Fair Leasing with Flex Leasing: The session entitled Rethinking Farmland Leasing (led by Michael Downey of Next Gen Ag Advocates) caused us to, well, rethink how fair different types of farmland leases are for both the farmer and the farmland owner. While Downey’s talk was focused on conventional row crop farming, there are implications for sustainable farming as well.

The key question Downey would have you ask about any lease is whether the landowners and the farmer are fairly sharing in the inherent risks of farming in the rent pricing system.  

The cash rent system (in which the farmer pays a set price for the use of the land) essentially places all of the risk on the farmer. What’s more, the setting of the cash rent price level is often based on comparisons with what other farmers are paying in the area and on real estate values which are set by market forces unrelated to the realities of farming.

Crop sharing used to be a very prevalent form of lease pricing that did share risk. In crop sharing, the farmer and landowner both share in paying for expenses and also share (sometimes 50-50; sometimes in some other ratio) in whatever income is produced. In fact, the landowner is often the one selling his/her own share of the crops.

But crop share leasing has declined significantly. 

What increasing numbers of farmers and farmland owners are turning to is the flex lease. This sets a guaranteed base rent rate lower than the market lease rate, which the landowner will receive no matter what happens to yield or market prices. The “flex” portion is an additional pricing element that is added on and fluctuates based on the yield and market prices at the time of harvest. So during a very good year, the landowner would receive more rent. During a very bad year, the landowner might not receive any income from the “flex” element. But in this way both the farmer and landowner are sharing the pain.

This approach takes the stress out of annual negotiations that typically happen long before harvest and are often seen as a zero sum game by both sides. Instead, the flex lease encourages a spirit of partnership and also makes its less stressful for the farmer to take on conservation practices, like cover cropping.

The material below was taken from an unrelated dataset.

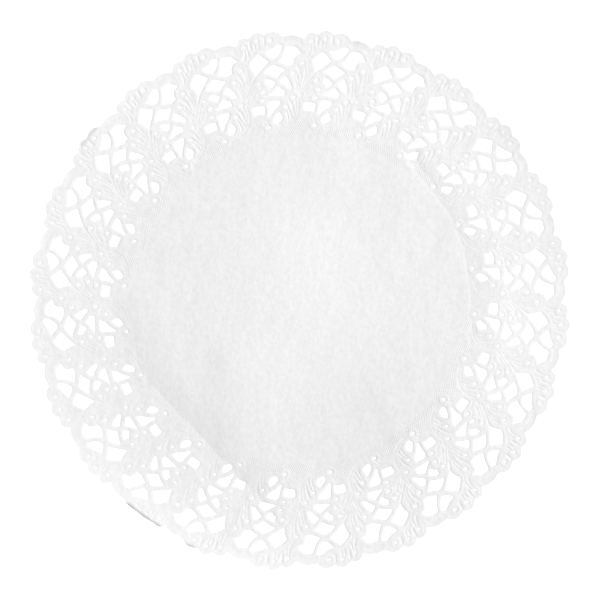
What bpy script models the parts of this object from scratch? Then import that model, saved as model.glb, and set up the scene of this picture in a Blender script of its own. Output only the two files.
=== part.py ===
"""A round paper lace doily: one die-cut, embossed sheet that lies flat on its underside.

The lace is one motif repeated round a plain middle. Seen from above, with +Y at the top,
the repeats follow each other clockwise. A place in a repeat is its share u of the repeat's
turn and its radius r in millimetres. A place on a leaf is the distance x in millimetres,
clockwise from the leaf's axis, and the radius r.
"""
import math

import bmesh
import bpy
from mathutils import Matrix, Vector
from mathutils.geometry import delaunay_2d_cdt

MM = 0.001
ALL_TRIANGLES = 0
MERGE_DISTANCE = 1e-6

# Driving dimensions, in millimetres, degrees and counts
REPEATS = 24
THICKNESS = 1.0
CURVE_TOLERANCE = 0.2
PLAIN_RADIUS = 91.0
PLAIN_SPOTS_PER_REPEAT = 2
MIDDLE_RING_RADIUS = 45.0
MIDDLE_RING_SPOTS = 9

RIB_RISE = 0.6
GROOVE_RISE = 0.15
EYE_RISE = 0.5
WAVE_RISE = 0.4

# The sheet is stretched a little along one line through its middle, as damp paper is
OVAL_STRETCH = 0.003
OVAL_TURN = 60.0

# One side of the rim lifts off the table past a straight crease in the sheet
FLAP_TURN = 231.0
FLAP_CREASE_DISTANCE = 86.0
FLAP_RISE_PER_MM = 0.075
FLAP_HALF_WIDTH = 150.0

# On the lifted side two runs of scallops are turned down at the rim: the first and last
# turn of the run, in repeats clockwise from +Y, and the radius of its bend
TURNED_SLOPE = math.radians(56.0)
TURNED_RUNS = (
    (14.02, 14.76, 148.6),
    (13.49, 13.70, 151.0),
)

# The ten openings of a repeat. Columns of each corner, clockwise from above: u, r, and how
# far in millimetres the side from there to the next corner bows outwards
OPENINGS = {
    "kite": (
        (0.370, 140.7, 0.0), (0.500, 135.6, 0.0), (0.248, 129.0, -0.2), (0.203, 135.7, 0.7),
    ),
    "blade": (
        (0.485, 141.5, -0.2), (0.700, 145.0, 0.2), (0.724, 143.3, 0.5), (0.600, 137.3, 0.1),
    ),
    "shield": (
        (0.804, 142.8, 0.3), (0.930, 142.9, 0.2), (1.020, 140.1, 0.3), (0.930, 138.7, -0.8),
        (0.900, 133.6, 0.1), (0.822, 133.4, 0.1), (0.674, 136.3, -0.35),
    ),
    "lozenge": (
        (0.585, 133.7, 0.0), (0.742, 130.4, -0.2), (0.590, 126.8, -0.2), (0.414, 130.0, 0.0),
    ),
    "bead": (
        (0.430, 126.1, 0.1), (0.490, 125.8, 0.2), (0.554, 123.8, 0.1), (0.484, 121.9, 0.2),
        (0.406, 123.8, 0.2),
    ),
    "spear": (
        (0.755, 127.0, 0.3), (0.854, 119.9, 0.2), (0.802, 119.7, -0.1), (0.658, 124.3, 0.0),
    ),
    "wedge": (
        (0.620, 121.3, -0.1), (0.720, 117.7, 0.1), (0.700, 115.9, 0.0), (0.415, 116.8, -0.2),
    ),
    "brick": (
        (0.078, 111.9, 0.15), (0.304, 111.8, 0.0), (0.285, 106.6, -0.35), (0.083, 107.3, 0.0),
    ),
    "fin": (
        (0.398, 113.4, 0.0), (0.440, 113.9, 0.0), (0.630, 113.4, 0.4), (0.392, 105.2, 0.1),
        (0.354, 105.5, -0.35),
    ),
    "petal": (
        (0.583, 107.2, 0.2), (0.642, 103.9, 0.3), (0.520, 100.4, 0.2), (0.445, 102.5, 0.1),
    ),
}

# The rim's notches. Columns: u, r, and the outward bow of the scallop or wave that follows
RIM = (
    (0.050, 148.0, 2.0),
    (0.262, 150.2, 2.4),
    (0.487, 151.0, 2.4),
    (0.730, 149.4, 1.4),
)

# The raised ribs of a leaf and the low grooves between them. Columns: from x, from r, to x,
# to r, and the bow to the right of the way it runs
LEAF_RIBS = (
    (-2.2, 119.8, -5.3, 129.2, 0.5),
    (-0.9, 120.4, -2.6, 131.3, 1.1),
    (0.1, 120.0, 1.3, 134.6, 2.7),
    (0.8, 118.4, 5.9, 124.2, 0.0),
    (1.2, 116.0, 7.3, 122.2, 0.0),
)
LEAF_GROOVES = (
    (-1.6, 120.6, -4.1, 130.4, 0.7),
    (-0.4, 120.6, -0.6, 134.0, 1.8),
    (0.8, 119.4, 3.9, 126.0, 0.2),
    (1.3, 117.4, 6.4, 123.0, 0.0),
)
LEAF_FOOT_RIBS = (
    (-2.0, 115.0, -11.4, 98.6, -5.2),
    (-4.2, 112.6, -7.4, 101.8, -1.6),
    (-6.6, 111.4, -8.3, 105.0, -0.6),
)
LEAF_FOOT_GROOVES = (
    (-3.2, 113.6, -8.6, 100.2, -3.2),
    (-5.6, 112.2, -7.6, 103.6, -1.0),
)

# The raised eye in each scallop. Columns: u, r
SCALLOP_EYES = (
    (0.165, 148.0),
    (0.372, 150.0),
    (0.575, 149.6),
)

# The wave's raised line: from u, r, to u, r, and its outward bow
WAVE_LINE = (0.80, 146.6, 1.00, 145.6, 0.6)


def turned(u, r):
    """The point at share u of a repeat's turn and radius r."""
    turn = 2.0 * math.pi * u / REPEATS
    return Vector((r * math.sin(turn), r * math.cos(turn)))


def bowed(start, end, bow):
    """Points from start up to, but not at, end, on a parabola that bows to the left."""
    along = end - start
    left = Vector((-along.y, along.x)).normalized()
    steps = max(1, math.ceil(math.sqrt(abs(bow) / CURVE_TOLERANCE)))
    shares = [step / steps for step in range(steps)]
    return [start + along * t + left * (4.0 * bow * t * (1.0 - t)) for t in shares]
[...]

While used almost exclusively for row crop farming, the flex lease approach could be creatively applied for some other types of farming.  The “business” of farmland rental doesn’t have to be just a business. It can be more of a partnership. 

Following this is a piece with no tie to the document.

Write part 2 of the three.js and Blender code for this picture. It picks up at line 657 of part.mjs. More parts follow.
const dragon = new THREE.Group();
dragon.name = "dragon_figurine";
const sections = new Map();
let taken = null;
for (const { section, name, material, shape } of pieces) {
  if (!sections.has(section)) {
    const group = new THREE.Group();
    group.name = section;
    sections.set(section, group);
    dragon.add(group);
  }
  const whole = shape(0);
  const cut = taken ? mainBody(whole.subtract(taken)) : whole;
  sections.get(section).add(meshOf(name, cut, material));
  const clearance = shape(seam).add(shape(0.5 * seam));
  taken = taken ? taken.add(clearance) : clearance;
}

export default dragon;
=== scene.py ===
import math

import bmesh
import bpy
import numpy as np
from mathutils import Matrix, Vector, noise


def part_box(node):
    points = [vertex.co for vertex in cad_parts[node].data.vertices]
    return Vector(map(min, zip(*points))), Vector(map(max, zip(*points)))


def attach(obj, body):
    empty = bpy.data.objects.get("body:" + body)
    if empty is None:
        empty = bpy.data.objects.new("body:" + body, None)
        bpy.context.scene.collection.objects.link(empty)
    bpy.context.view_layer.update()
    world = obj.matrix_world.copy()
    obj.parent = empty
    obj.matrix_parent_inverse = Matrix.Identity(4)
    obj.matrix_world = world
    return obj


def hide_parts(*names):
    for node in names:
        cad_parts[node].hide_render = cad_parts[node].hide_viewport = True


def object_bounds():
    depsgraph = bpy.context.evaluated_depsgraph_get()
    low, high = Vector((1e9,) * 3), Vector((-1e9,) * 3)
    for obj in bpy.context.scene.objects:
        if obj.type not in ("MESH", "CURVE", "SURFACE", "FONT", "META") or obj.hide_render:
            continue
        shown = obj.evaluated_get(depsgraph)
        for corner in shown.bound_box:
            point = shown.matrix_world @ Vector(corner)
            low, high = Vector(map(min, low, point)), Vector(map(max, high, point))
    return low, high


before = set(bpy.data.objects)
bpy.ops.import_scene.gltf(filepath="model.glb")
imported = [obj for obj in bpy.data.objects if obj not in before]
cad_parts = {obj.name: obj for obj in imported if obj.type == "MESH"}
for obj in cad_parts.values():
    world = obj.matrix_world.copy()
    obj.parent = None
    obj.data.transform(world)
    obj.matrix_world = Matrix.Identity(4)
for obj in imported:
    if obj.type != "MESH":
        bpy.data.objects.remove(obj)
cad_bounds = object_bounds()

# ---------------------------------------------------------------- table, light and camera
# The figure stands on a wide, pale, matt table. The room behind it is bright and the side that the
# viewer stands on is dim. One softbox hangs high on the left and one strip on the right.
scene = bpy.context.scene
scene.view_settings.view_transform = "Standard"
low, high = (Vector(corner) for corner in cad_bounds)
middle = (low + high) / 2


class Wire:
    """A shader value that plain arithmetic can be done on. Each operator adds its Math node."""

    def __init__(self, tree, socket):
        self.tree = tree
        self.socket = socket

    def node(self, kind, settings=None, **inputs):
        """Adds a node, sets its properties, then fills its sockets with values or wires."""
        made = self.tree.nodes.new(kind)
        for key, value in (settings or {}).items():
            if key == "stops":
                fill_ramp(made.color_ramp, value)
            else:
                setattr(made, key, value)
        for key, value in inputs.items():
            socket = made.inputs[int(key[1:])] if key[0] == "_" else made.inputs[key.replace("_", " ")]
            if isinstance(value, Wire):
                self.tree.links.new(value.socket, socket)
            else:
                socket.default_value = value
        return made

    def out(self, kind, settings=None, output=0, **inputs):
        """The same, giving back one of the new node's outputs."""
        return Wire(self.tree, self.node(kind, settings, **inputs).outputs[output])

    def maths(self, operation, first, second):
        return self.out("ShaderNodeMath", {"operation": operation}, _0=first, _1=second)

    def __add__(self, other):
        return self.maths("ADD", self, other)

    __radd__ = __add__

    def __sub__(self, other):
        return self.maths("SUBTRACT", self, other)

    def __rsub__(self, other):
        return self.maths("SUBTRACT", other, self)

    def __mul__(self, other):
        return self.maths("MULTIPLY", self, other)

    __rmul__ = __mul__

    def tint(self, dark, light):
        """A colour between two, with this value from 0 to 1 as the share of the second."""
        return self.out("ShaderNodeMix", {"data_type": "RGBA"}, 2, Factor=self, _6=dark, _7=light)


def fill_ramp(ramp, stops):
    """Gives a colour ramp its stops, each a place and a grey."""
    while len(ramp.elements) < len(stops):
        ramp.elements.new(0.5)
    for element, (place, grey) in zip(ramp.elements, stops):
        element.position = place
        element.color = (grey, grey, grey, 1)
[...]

Here are the two helpful articles we’ve seen on flex leases – one from Iowa State Extension https://www.extension.iastate.edu/agdm/wholefarm/html/c2-21.html and the other from Farm Progress https://www.farmprogress.com/land-management/its-time-get-serious-about-flexible-land-lease

Deep Ties Between Farmers and Farmland Owners: During a session facilitated by Sustainable Iowa Land Trust (SILT), we heard from a farm couple who have a 20-year lease from SILT. The backstory is that the original farmland owner donated the land to SILT because of SILT’s commitment to only leasing (or selling) farmland to sustainable farmers. The long-term lease at a reasonable rate has given Adrian and Will the confidence to add perennials to their lineup of sustainably grown gourmet mushroom, herbs, and vegetables.

What we especially appreciated hearing was how the original owner had lived on the property for a few more years even after Adrian and Will began leasing and how he had helped them set up their farm. Now that he is in a nursing home, they visit him and give him updates on the land and their farming, which he loves to hear.

Organic Transition Led by Landowner: In a roundtable that focused on how landowners have moved their farmland towards better stewardship, Carol, an inspiring landowner who inherited seven farms, shared some insights from her efforts around her farm near Mason City, Iowa. There she is having the 200-acres transitioned to organic row crops. She shared three key ingredients to the success she and the farmer have had so far:

1. Have a farmer-partner who is really into the idea and not just going through the motions. Organic/regenerative farming is a whole new mindset. Your farmer-partner might not be enthused at the beginning so give him/her some time to understand the benefits. (And offer #3 as well!)

2. Have an advisor-consultant to help the farmland owner understand all that is involved. Carol recognized that she had a lot of gaps in her knowledge and sought out experienced advisors.

3. Make the advisor-consultant available to the farmer to provide advice and coaching on practical farming questions. This support, which Carol paid for, helped reassure the farmer, who had never farmed organically before, that he would have some place safe to turn for things he ran into that he didn’t know how to handle the organic way.